Decentralization and Independence

Cryptocurrencies were designed to operate independently of centralized authorities like banks or governments. This decentralization allows users to conduct transactions without intermediaries, potentially democratizing financial systems. For instance, Bitcoin allows for peer-to-peer transactions, while Ethereum enables the creation of decentralized applications (dApps) and smart contracts. These innovations could lead to more equitable financial systems, but they also place the onus of responsibility on users to manage their assets.

Accessibility and Lower Fees

One of the significant benefits of cryptocurrencies is their global accessibility. With just an internet connection and a crypto wallet, individuals can engage in transactions 24/7, regardless of their geographical location. Additionally, cryptocurrency transactions often incur lower fees compared to traditional banking methods, especially for international transfers. This can make cryptocurrencies an attractive option for individuals without access to conventional banking services, but users should still be aware of transaction costs associated with specific platforms.

Environmental Considerations

Environmental concerns surrounding cryptocurrencies, especially those utilizing proof-of-work (PoW) mining like Bitcoin, have gained attention due to their significant energy consumption. Critics argue that this process is unsustainable and contributes to environmental degradation. Some cryptocurrencies have begun adopting more energy-efficient consensus mechanisms, such as proof-of-stake (PoS), which may help mitigate these concerns and promote a more sustainable approach to blockchain technology.

Mainstream Adoption and Institutional Interest

As cryptocurrency continues to gain traction, mainstream financial institutions are increasingly showing interest. The approval of Bitcoin and Ethereum ETFs by the Securities and Exchange Commission (SEC) marks a significant milestone, providing regulated avenues for investors to gain exposure to these digital assets. Institutional involvement signals growing acceptance and legitimacy for cryptocurrencies, but it also emphasizes the need for ongoing regulatory clarity and investor protections.

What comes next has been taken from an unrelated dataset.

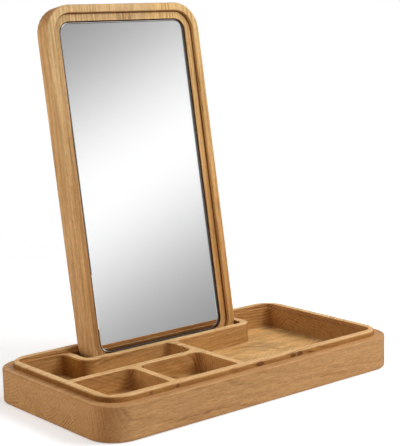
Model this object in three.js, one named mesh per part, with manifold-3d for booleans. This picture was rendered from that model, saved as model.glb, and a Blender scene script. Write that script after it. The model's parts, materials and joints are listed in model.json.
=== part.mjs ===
// An oak mirror box for a desk: a low tray with four compartments, and a framed mirror that stands in a
// slot along the tray's back and leans against the tray's back lip. Laid face down on the tray, the
// mirror board is its lid, so both have the same outline.
//
// Millimetres, +Z up. The origin is the centre of the tray's underside, +X runs to the right along the
// tray and +Y points to the back. The mirror board is drawn lying on its back, its foot along X, and
// is then turned upright.

import * as THREE from 'three';
import { mergeVertices } from 'three/addons/utils/BufferGeometryUtils.js';
import Module from 'manifold-3d';

const wasm = await Module();
wasm.setup();

// ---------------------------------------------------------------- driving dimensions

// Outline shared by the tray and the mirror board
const boxLength = 330;
const boxWidth = 173;
const boxCornerRadius = 26;
const edgeRound = 1.5;

// Tray: body, shoulder and raised lip
const bodyHeight = 30;
const lipHeight = 5;
const shoulderWidth = 8;
const lipWidth = 8;
const lipOuterRadius = 22;
const lipInnerRadius = 9;
const lipRound = 1.8;

// Compartments, milled from the top
const floorThickness = 11;
const floorFillet = 2;
const dividerDrop = 4;
const dividerWidth = 7.5;
const dividerRound = 0.9;
const millRadius = 8;
const longDividerY = -3.85;
const shortDividerX = -79.5;
const crossDividerX = -5;

// Slot for the mirror board's foot
const slotWallWidth = 7.5;
const slotWallOuterRadius = 12.5;
const slotMillRadius = 6;
const slotBackRadius = 3.5;
const slotFloorThickness = 9.5;
const slotSideSlack = 9.5;
const slotFrontSlack = 6.2;
const slotFloorFillet = 1;
const footStopHeight = 8;

// Mirror board
const boardThickness = 18;
const boardLean = 9.3;
const boardSideGap = 1;
const boardX = 1.3;
const proudBandWidth = 7.5;
const recessDepth = 3.5;
const recessRound = 0.8;
const wellMargin = 14.7;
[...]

Conclusion: Navigating the Cryptocurrency Landscape

In summary, cryptocurrency presents a unique blend of opportunities and challenges for investors. Its potential for high returns, coupled with the decentralized nature of blockchain technology, makes it an attractive investment option for many. However, the associated risks, such as price volatility, regulatory uncertainty, security threats, and environmental concerns, must not be overlooked. Individuals considering investing in cryptocurrency should be diligent, conduct extensive research, and assess their risk tolerance. Starting small, diversifying investments, and avoiding placing all funds into high-risk assets are prudent strategies for anyone looking to navigate this complex and evolving market.